Jan 16, 2026
For more than one hundred years, Europe’s security has rested on American power, American industry, and American sacrifice.
From the trenches of World War I, to the beaches of Normandy, to the Berlin Airlift, the Cold War, and today’s war in Ukraine, the United States has repeatedly crossed oceans to defend a continent that could not—or chose not to—defend itself.
This documentary explores why Europe can’t defend itself without America, and how a century of reliance has evolved into resentment, entitlement, and ultimately betrayal.
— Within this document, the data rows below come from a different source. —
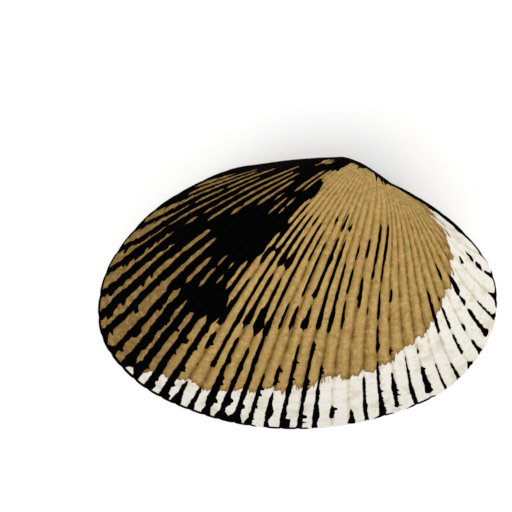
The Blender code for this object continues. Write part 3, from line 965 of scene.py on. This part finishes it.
def painted_shade_mask(n, at):
    """1 where the painted shade lies, and on the painted shade along the margin and the umbo's back. Its
    edges are ragged, with nubs on the anterior side.
    """
    painted_shade = n.value("painted_shade")
    slanted = n.minus(at["beside"], n.value("slant"))
    right = n.math('GREATER_THAN', slanted, 0.0)
    by_groove, by_side = SIDE_STEPS
    side = n.plus(n.times(at["nearest"], by_groove), n.times(right, by_side))
    late = n.ramp(at["stage"], *LATE)
    rough = line_noise(n, at, side, ROUGH_PACE)
    swing = n.swing(rough, n.ramp(late, 0.0, 1.0, *ROUGH_SWING))
    swing = n.times(swing, n.ramp(painted_shade, 0.02, 0.3, 0.3, 1.0, "LINEAR"))
    width = n.plus(n.plus(painted_shade, swing), nubs(n, at, painted_shade, side, right, late))
    shown = n.ramp(n.minus(width, n.math('ABSOLUTE', slanted)), *SHARP)
    shown = n.times(shown, n.ramp(painted_shade, 0.015, 0.05))
    edge = n.ramp(n.plus(n.value("edge"), n.swing(rough, LOOSE_EDGE)), -0.02, 0.04)
    return n.math('MAXIMUM', shown, edge)


def blotched(n, colour, own, blotches):
    for size, start, strength, tint, offset in blotches:
        shift = (offset, -offset, offset)
        place = n.put("ShaderNodeVectorMath", {0: own, 1: shift}, operation='ADD').outputs[0]
        cloud = n.noise(place, 1.0 / MM / size, 3.0, 0.6, 0.3)
        colour = n.mix(n.times(n.ramp(cloud, start, start + BLOTCH_FADE), strength), colour, tint)
    return colour


def groove_lines(n, at):
    """A brown line of uneven width that wanders along each groove, and the soft painted shade beside it."""
    pace, reach = WANDER
    wander = line_noise(n, at, at["nearest"], pace)
    aside = n.math('ABSOLUTE', n.plus(at["beside"], n.swing(wander, reach)))
    worn = line_noise(n, at, at["nearest"], WEAR_PACE, 3.0, 3.0, 0.65)
    grown = n.times(n.ramp(at["stage"], *GROOVE_GROWN), n.value("ribbed"))
    width = n.ramp(worn, 0.3, 0.7, *LINE_WIDTHS, "LINEAR")
    line = n.minus(1.0, n.ramp(aside, 0.0, width))
    line = n.times(line, n.ramp(worn, 0.34, 0.60, 0.25, 1.0))
    shade = n.minus(1.0, n.ramp(aside, *SHADE_REACH))
    shade = n.times(shade, n.ramp(worn, 0.28, 0.66, 0.25, 0.95))
    return n.times(line, grown), n.times(shade, grown)


def tan_colour(n, at, own, line, shade):
    """Tan ribs: streaks along the growth, faint bands across it, blotches, brown grooves with painted shade
    beside them, a painted highlight towards each crown, and a darker painted shade brown on the flank.
    """
    colour = n.mix(n.ramp(grown_noise(n, at, STREAKS), 0.32, 0.62), TAN_DARK, TAN)
    bands = n.ramp(grown_noise(n, at, BANDS), 0.50, 0.70)
    colour = n.mix(n.times(bands, 0.45), colour, PALE_TAN_AND_HIGHLIGHT)
    # painted highlight: each rib paler towards its crown
    colour = n.mix(n.times(n.ramp(at["aside"], *CROWN_HIGHLIGHT), 0.40), colour, PALE_TAN_AND_HIGHLIGHT)
    colour = blotched(n, colour, own, TAN_BLOTCHES)
    # painted shade beside each groove
    colour = n.mix(n.times(shade, 0.75), colour, PAINTED_GROOVE_SHADE)
    # painted shade: the posterior flank, turned from the light, is darker brown, with blotches of its own
    flank = blotched(n, FLANK_SHADE_BROWN, own, FLANK_BLOTCHES)
    colour = n.mix(n.ramp(at["count"], *FLANK_TONE, 0.80, 0.0), colour, flank)
    return n.mix(n.times(line, 0.70), colour, GROOVE_BROWN)


def chalk_colour(n, own, line):
    """The bleached shell along the margin: chalky, stained in places, with faint grooves."""
    return n.mix(n.times(line, 0.65), blotched(n, CHALK, own, CHALK_BLOTCHES), CHALK_LINE)


def outside_colour(n, at, own):
    """Tan as far as the bleached zone, which starts with a ragged brown fringe."""
    line, shade = groove_lines(n, at)
    pace, scale, reach = TORN
    torn = n.noise(n.vector(at["count"], n.times(at["stage"], pace)), scale, 4.0, 0.65)
    out = n.plus(n.value("bleach"), n.swing(torn, reach))
    colour = tan_colour(n, at, own, line, shade)
    colour = n.mix(n.times(n.ramp(out, -0.75, -0.10), 0.6), colour, FRINGE)
    return n.mix(n.ramp(out, -0.08, 0.12), colour, chalk_colour(n, own, line))


def inside_colour(n, at, own):
    """Pale and clouded, warmer in the depth, with growth stains, faint rays and the scars."""
    cloud = n.noise(own, 60.0, 3.0, 0.5)
    colour = n.mix(n.ramp(cloud, 0.35, 0.7), INSIDE_PALE, INSIDE_WARM)
    rays = n.ramp(grown_noise(n, at, RAYS), 0.48, 0.66)
    colour = n.mix(n.times(rays, 0.35), colour, INSIDE_WARM)
    rings = n.ramp(grown_noise(n, at, STAIN_RINGS), 0.52, 0.66)
    colour = n.mix(n.times(rings, 0.30), colour, INSIDE_STAIN)
    colour = blotched(n, colour, own, INSIDE_BLOTCHES)
    deep = n.ramp(at["stage"], 1.55, MIDDLE_STAGE)
    colour = n.mix(n.times(deep, 0.35), colour, INSIDE_WARM)
    return n.mix(n.times(n.value("scar"), 0.75), colour, SCAR_TINT)


def surface_height(n, at, own, inside):
    """Height for the bump: growth striae, threads along the ribs and a fine grain."""
    growth = n.times(grown_noise(n, at, STRIAE), n.ramp(at["stage"], 0.1, 0.8, *STRIAE_HEIGHT))
    height = n.plus(growth, n.times(grown_noise(n, at, THREADS), THREAD_HEIGHT))
    height = n.plus(height, n.times(n.noise(own, 2600.0, 2.0, 0.6), GRAIN_HEIGHT))
    return n.times(height, n.minus(1.0, n.times(inside, INSIDE_EVENER)))


def shell_material():
    """Shell of one colour outside and another inside, with near-black painted shade on the outside, matt
    where that painted shade lies.
    """
    material, n, shader = new_material("clam_shell")
    at = shell_places(n)
    own = n.put("ShaderNodeTexCoord").outputs["Object"]
    inside = n.math('GREATER_THAN', at["stage"], INSIDE_FROM)
    painted_shade = n.times(painted_shade_mask(n, at), n.minus(1.0, inside))
    # painted shade: near black laid over the outside's colour
    outside = n.mix(painted_shade, outside_colour(n, at, own), PAINTED_SHADE_BLACK)
    n.feed(shader["Base Color"], n.mix(inside, outside, inside_colour(n, at, own)))
    satin = n.ramp(n.noise(own, 420.0, 3.0, 0.6), 0.3, 0.7, *SATIN, "LINEAR")
    satin = n.plus(satin, n.times(painted_shade, PAINTED_SHADE_ROUGHER))
    n.feed(shader["Roughness"], n.minus(satin, n.times(inside, INSIDE_SMOOTHER)))
    shader["Specular IOR Level"].default_value = SHELL_GLOSS
    height = surface_height(n, at, own, inside)
    bump = n.put("ShaderNodeBump", {"Strength": 1.0, "Distance": 1.0, "Height": height})
    n.feed(shader["Normal"], bump.outputs["Normal"])
    return material


# ---- studio
VIEW_WIDTH = 0.0770
VIEW_CENTRE = (-0.00624, 0.00556)
CAMERA_HEIGHT = 0.3
CLIP_START = 0.001
FLOOR_HALF = 1.5
SKY = 0.56
LAMPS = (  # strength, angular size, bearing from +X, elevation
    (1.35, 22.0, 48.0, 62.0),
    (0.60, 40.0, 222.0, 40.0),
)


def add_object(name, data):
    item = bpy.data.objects.new(name, data)
    bpy.context.scene.collection.objects.link(item)
    return item


def seen_directly(n):
    """1 for the rays that show a background: from the camera, in a gloss or through glass."""
    path = n.put("ShaderNodeLightPath").outputs
    shown = n.plus(path["Is Camera Ray"], path["Is Glossy Ray"], clamp=True)
    return n.plus(shown, path["Is Transmission Ray"], clamp=True)


def add_floor():
    """A matt floor, white where it is seen, that throws less light back."""
    mesh = bpy.data.meshes.new("floor")
    corners = [(x * FLOOR_HALF, y * FLOOR_HALF, 0) for x, y in ((-1, -1), (1, -1), (1, 1), (-1, 1))]
    mesh.from_pydata(corners, [], [(0, 1, 2, 3)])
    material, n, shader = new_material("studio_floor")
    n.feed(shader["Base Color"], n.mix(seen_directly(n), FLOOR_TONE, WHITE))
    shader["Roughness"].default_value = 1.0
    shader["Specular IOR Level"].default_value = 0.0
    mesh.materials.append(material)
    floor = add_object("floor", mesh)


def set_world():
    """A sky, white where it is seen, that lights the shell less."""
    world = bpy.data.worlds.new("studio")
    bpy.context.scene.world = world
    world.use_nodes = True
    n = Nodes(world.node_tree)
    sky = world.node_tree.nodes["Background"].inputs
    sky["Color"].default_value = WHITE
    n.feed(sky["Strength"], n.ramp(seen_directly(n), 0.0, 1.0, SKY, 1.0, "LINEAR"))


def add_lamps():
    """Two soft suns, each shining from its bearing and elevation."""
    for i, (strength, size, bearing, elevation) in enumerate(LAMPS):
        lamp = bpy.data.lights.new("lamp_%d" % i, 'SUN')
        lamp.energy = strength
        lamp.angle = math.radians(size)
        turn = math.radians(bearing)
        up = math.radians(elevation)
        level = math.cos(up)
        towards = Vector((math.cos(turn) * level, math.sin(turn) * level, math.sin(up)))
        holder = add_object("lamp_%d" % i, lamp)
        holder.rotation_mode = 'QUATERNION'
        holder.rotation_quaternion = towards.to_track_quat('Z', 'Y')


def add_camera():
    """A camera straight above the outside."""
    data = bpy.data.cameras.new("camera")
    data.type = 'ORTHO'
    data.ortho_scale = VIEW_WIDTH
    data.clip_start = CLIP_START
    camera = add_object("camera", data)
    camera.location = (*VIEW_CENTRE, CAMERA_HEIGHT)
    bpy.context.scene.camera = camera


def main():
    valve = add_object("clam_valve", build_mesh(*valve_surface()))
    valve.data.materials.append(shell_material())
    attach(valve, "root")
    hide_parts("valve")
    add_floor()
    set_world()
    add_lamps()
    add_camera()
    bpy.context.scene.view_settings.view_transform = 'Standard'


main()
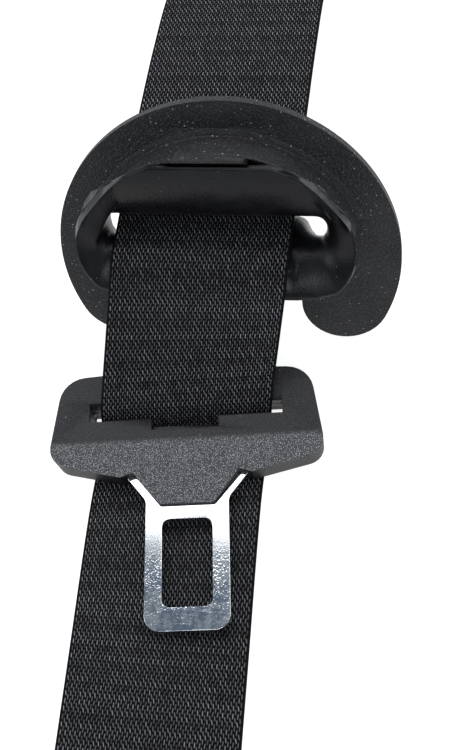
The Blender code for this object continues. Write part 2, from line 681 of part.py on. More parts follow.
def smooth_line(points, spacing):
    """Points on a smooth curve through the given ones, about a spacing apart."""
    line = []
    ends = [2 * points[0] - points[1]] + points + [2 * points[-1] - points[-2]]
    for before, a, b, after in zip(ends, ends[1:], ends[2:], ends[3:]):
        length = (b - a).xyz.length
        slope_a = (b - before) * length / (b - before).xyz.length
        slope_b = (after - a) * length / (after - a).xyz.length
        steps = max(2, round(length / spacing))
        for i in range(steps):
            t = i / steps
            line.append(
                a * (2 * t**3 - 3 * t**2 + 1)
                + slope_a * (t**3 - 2 * t**2 + t)
                + b * (3 * t**2 - 2 * t**3)
                + slope_b * (t**3 - t**2)
            )
    return line + [points[-1]]


def make_webbing(group, look):
    """The webbing: a flat grid laid along its route, with a wall of one thickness."""
    line = smooth_line(belt_route(), ROUTE_SPACING)
    mesh = bpy.data.meshes.new("webbing")
    bm = bmesh.new()
    bmesh.ops.create_grid(bm, x_segments=WEBBING_CELLS, y_segments=len(line) - 1, size=0.5)
    for vertex in bm.verts:
        across = vertex.co.x * WEBBING_WIDTH
        place = line[round((vertex.co.y + 0.5) * (len(line) - 1))]
        z = max(place.z, WEBBING_THICKNESS / 2)
        vertex.co = (place.x + across, place.y + across * math.tan(place.w), z)
    bm.to_mesh(mesh)
    bm.free()
    belt = add("webbing", mesh, group, None, look)
    wall = belt.modifiers.new("wall", "SOLIDIFY")
    wall.thickness = WEBBING_THICKNESS
    wall.offset = 0.0
    wall.use_even_offset = True


def pivot_at(name, group, place, turn):
    pivot = bpy.data.objects.new(name, None)
    pivot.empty_display_size = 0.01
    pivot.location = place
    pivot.rotation_euler = turn
    group.objects.link(pivot)
    return pivot


def main():
    for thing in list(bpy.data.objects):
        bpy.data.objects.remove(thing, do_unlink=True)
    part = bpy.data.collections.new("seat_belt_guide_and_tongue")
    cutters = bpy.data.collections.new("cutters")
    bpy.context.scene.collection.children.link(part)
    bpy.context.scene.collection.children.link(cutters)

    weave = material("webbing_black", (0.018, 0.018, 0.020), 0.75)
    matte = material("guide_matte_black", (0.022, 0.022, 0.024), 0.60)
    gloss = material("loop_gloss_black", (0.012, 0.012, 0.014), 0.25)
    moulded = material("grip_dark_grey", (0.040, 0.041, 0.045), 0.55)
    steel = material("blade_bright_steel", (0.72, 0.73, 0.75), 0.16, 1.0)

    make_webbing(part, weave)

    guide_pivot = pivot_at("guide_pivot", part, (GUIDE_X, *GUIDE_AXIS), (GUIDE_LEAN, 0.0, 0.0))
    guide_frame = (guide_pivot, Vector((0.0, *SEAT_CENTRE)))
    make_plate(part, cutters, guide_frame, matte)
    make_loop(part, guide_frame, gloss)

    tongue_pivot = pivot_at("tongue_pivot", part, (TONGUE_X, TONGUE_Y, TONGUE_PIVOT_Z), (0.0, 0.0, TONGUE_YAW))
    tongue_frame = (tongue_pivot, Vector((0.0, 0.0, GRIP_THICKNESS / 2)))
    make_blade(part, tongue_frame, steel)
    make_grip(part, cutters, tongue_frame, moulded)


main()
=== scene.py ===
import math

import bmesh
import bpy
from mathutils import Matrix, Vector


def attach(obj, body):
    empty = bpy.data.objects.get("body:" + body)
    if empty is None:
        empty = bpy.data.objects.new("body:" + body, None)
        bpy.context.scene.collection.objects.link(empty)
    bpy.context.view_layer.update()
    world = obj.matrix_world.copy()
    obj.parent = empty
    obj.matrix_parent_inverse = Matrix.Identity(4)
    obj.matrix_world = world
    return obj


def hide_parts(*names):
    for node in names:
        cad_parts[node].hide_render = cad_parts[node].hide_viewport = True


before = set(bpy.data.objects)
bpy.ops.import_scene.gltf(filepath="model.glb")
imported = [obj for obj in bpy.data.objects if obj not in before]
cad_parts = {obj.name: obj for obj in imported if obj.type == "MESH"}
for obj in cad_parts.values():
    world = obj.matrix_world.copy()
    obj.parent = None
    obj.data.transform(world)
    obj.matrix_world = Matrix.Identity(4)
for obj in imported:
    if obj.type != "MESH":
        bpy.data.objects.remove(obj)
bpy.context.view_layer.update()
print("frame loaded")


def addObject(name, data):
    thing = bpy.data.objects.new(name, data)
    bpy.context.scene.collection.objects.link(thing)
    return thing


# camera, at the photograph's angle and rolled as it was held
eye = {
    "place": (0.0390, -0.1453, 0.2616),
    "right": (0.9895, 0.08945, -0.11353),
    "up": (-0.0388, 0.92105, 0.38751),
    "lens": 48.0,
    "sensor": 36.0,
    "nearest": 0.01,
}


def placeCamera():
    right = Vector(eye["right"]).normalized()
    back = right.cross(Vector(eye["up"])).normalized()
    up = back.cross(right)
    data = bpy.data.cameras.new("camera")
    data.lens = eye["lens"]
    data.sensor_width = eye["sensor"]
    data.clip_start = eye["nearest"]
    camera = addObject("camera", data)
    turn = Matrix((right, up, back)).transposed().to_4x4()
    camera.matrix_world = Matrix.Translation(eye["place"]) @ turn
    bpy.context.scene.camera = camera


placeCamera()
print("camera placed")


# studio: a lit white table under a dim bluish sky, and soft boxes that do most of the lighting
studio = {
    "floorSize": 6.0,
    "floorDrop": 0.0002,
    "floorColour": (0.40, 0.40, 0.40, 1.0),
    "floorRoughness": 0.9,
    "glowColour": (1.0, 1.0, 1.0, 1.0),
    "glow": 0.88,
    "skyColour": (0.72, 0.86, 1.0, 1.0),
    "skyStrength": 0.26,
}
softLights = {
    "keyBox": {
        "place": (-0.10, 0.705, 1.00),
        "aim": (-0.10, 0.705, 0.0),
        "size": (1.4, 1.1),
        "power": 15.0,
    },
    "frontBox": {
        "place": (0.10, -0.90, 1.10),
        "aim": (0.0, -0.05, 0.02),
        "size": (0.6, 0.6),
        "power": 4.0,
    },
    "leftFill": {
        "place": (-1.1, -0.25, 0.70),
        "aim": (0.0, -0.02, 0.02),
        "size": (0.5, 0.9),
        "power": 3.6,
    },
    "rightRim": {
        "place": (1.1, 0.10, 0.60),
        "aim": (0.0, 0.0, 0.03),
        "size": (0.5, 0.9),
        "power": 3.0,
    },
}


def layFloor():
    mesh = bpy.data.meshes.new("floor")
    bm = bmesh.new()
    bmesh.ops.create_grid(bm, x_segments=1, y_segments=1, size=studio["floorSize"] / 2)
    bm.to_mesh(mesh)
    bm.free()
    mesh.transform(Matrix.Translation((0.0, 0.0, -studio["floorDrop"])))
    floor = addObject("floor", mesh)
    paint = bpy.data.materials.new("floorPaint")
    paint.use_nodes = True
    shader = paint.node_tree.nodes["Principled BSDF"]
    shader.inputs["Base Color"].default_value = studio["floorColour"]
    shader.inputs["Roughness"].default_value = studio["floorRoughness"]
    shader.inputs["Emission Color"].default_value = studio["glowColour"]
    shader.inputs["Emission Strength"].default_value = studio["glow"]
    mesh.materials.append(paint)


def hangLights():
    world = bpy.data.worlds.new("sky")
    bpy.context.scene.world = world
    world.use_nodes = True
    sky = world.node_tree.nodes["Background"]
    sky.inputs["Color"].default_value = studio["skyColour"]
    sky.inputs["Strength"].default_value = studio["skyStrength"]
    for name, box in softLights.items():
        data = bpy.data.lights.new(name, "AREA")
        data.shape = "RECTANGLE"
        data.size, data.size_y = box["size"]
        data.energy = box["power"]
        away = Vector(box["place"]) - Vector(box["aim"])
        turn = away.to_track_quat("Z", "Y").to_matrix().to_4x4()
        addObject(name, data).matrix_world = Matrix.Translation(box["place"]) @ turn


layFloor()
hangLights()
bpy.context.scene.view_settings.view_transform = "Standard"
print("studio ready")


# small helpers for node trees
def setSocket(tree, socket, value):
    if isinstance(value, bpy.types.NodeSocket):
        tree.links.new(value, socket)
    else:
        socket.default_value = value


def wire(tree, kind, inputs=None, **settings):
    node = tree.nodes.new(kind)
    for key, value in settings.items():
        setattr(node, key, value)
    for key, value in (inputs or {}).items():
        setSocket(tree, node.inputs[key], value)
    return node


def calc(tree, operation, a, b):
    return wire(tree, "ShaderNodeMath", {0: a, 1: b}, operation=operation).outputs[0]


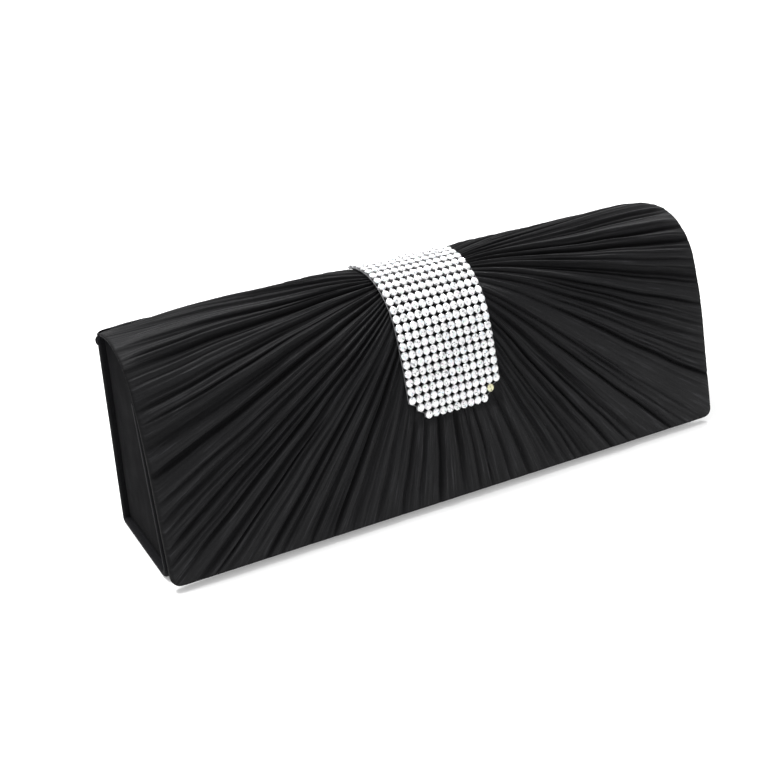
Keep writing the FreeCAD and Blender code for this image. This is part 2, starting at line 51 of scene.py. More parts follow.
import bpy
import numpy as np
from mathutils import Matrix, Vector

# A hard-case evening bag: everything is in metres, +X across the bag, the flap faces -Y, +Z up.
MM = 0.001

# ---- Lines that the bag's curved layers follow in the YZ plane ----


def bent_line(start, heading, runs, step=0.1 * MM):
    """Return a function from distances along a line to (y, z, heading).

    The line starts at start = (y, z) and turns clockwise. Each run is (length, 0) when straight,
    or (turn in radians, radius). Past its ends the line goes on straight."""
    distances, headings = [0.0], [heading]
    for amount, radius in runs:
        length = amount * radius if radius else amount
        turn = amount if radius else 0.0
        pieces = max(1, math.ceil(length / step))
        for piece in range(1, pieces + 1):
            distances.append(distances[-1] + length / pieces)
            headings.append(headings[-1] - turn / pieces)
    s, h = np.array(distances), np.array(headings)
    middle = (h[1:] + h[:-1]) / 2
    y = start[0] + np.r_[0, np.cumsum(np.cos(middle) * np.diff(s))]
    z = start[1] + np.r_[0, np.cumsum(np.sin(middle) * np.diff(s))]

    def at(distance):
        distance = np.asarray(distance, float)
        inside = np.clip(distance, 0, s[-1])
        beyond = distance - inside
        angle = np.interp(inside, s, h)
        return (
            np.interp(inside, s, y) + beyond * np.cos(angle),
            np.interp(inside, s, z) + beyond * np.sin(angle),
            angle,
        )

    at.length = s[-1]
    return at


def lay_on(line, x, s, height):
    """Return points at (x, s) on a line's surface, raised by height along its outward normal."""
    y, z, angle = line(s)
    return np.stack([x, y - np.sin(angle) * height, z + np.cos(angle) * height], axis=-1)


# The flap's outer line, as the CAD model has it
FLAP_THICKNESS = 3.2 * MM
SHELL_THICKNESS = 3.35 * MM
FLAP_ANGLE = math.radians(77)
FLAP_RUNS = [
    (43 * MM, 0),
    (math.radians(9), 178 * MM),
    (math.radians(69.3), 26.4 * MM),
    (math.radians(15.2), 41 * MM),
    (2.6 * MM, 0),
]
flap_low, flap_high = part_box("flap_cover")
FLAP_HALF = flap_high[0]
FLAP_FOOT = (flap_low[1], flap_low[2] + FLAP_THICKNESS * math.cos(FLAP_ANGLE))
flap_line = bent_line(FLAP_FOOT, FLAP_ANGLE, FLAP_RUNS)

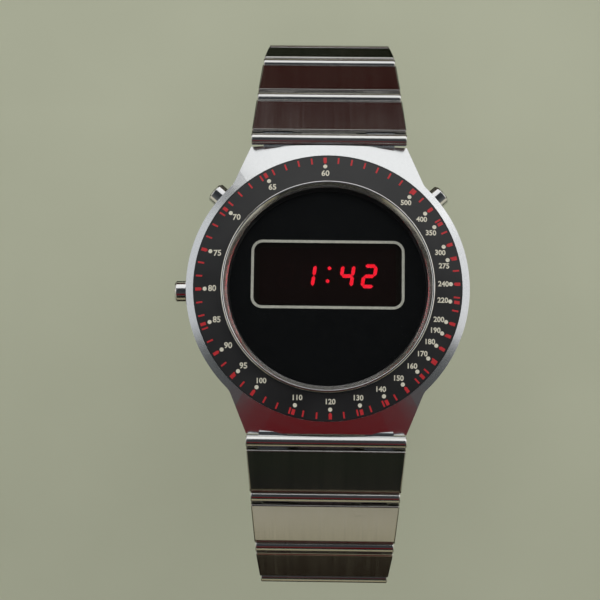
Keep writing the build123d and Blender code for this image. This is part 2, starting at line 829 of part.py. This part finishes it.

The story opens in January 2026, when European leaders issued a joint statement condemning the United States over its strategic interest in Greenland—despite Europe’s continued dependence on American troops, American nuclear deterrence, American logistics, and American taxpayers. That moment was not an isolated dispute. It was the culmination of a long historical pattern.
In this film, we examine:
How Europe mocked America before World War I, then begged for American intervention to survive
How Europe collapsed again in World War II and was saved by U.S. industry, Lend-Lease, and American blood
How the Marshall Plan rebuilt Europe with American money
How NATO placed Europe under a permanent American security shield Why post-Cold War Europe dismantled its own military capabilities How the Ukraine war exposed Europe’s inability to produce ammunition and sustain modern warfare
Why the Greenland controversy reveals the deeper dysfunction at the heart of the transatlantic relationship
Using official military records, government archives, NATO data, and defense-spending statistics, this documentary shows that Europe’s problem is not a lack of wealth or technology—but a lack of political will.
Europe can defend itself.
The resources exist.
The threat is obvious.
What has been missing is the willingness to sacrifice—and the honesty to acknowledge who has been paying the price for a century.
This is the story of American sacrifice, European dependence, and a betrayal decades in the making.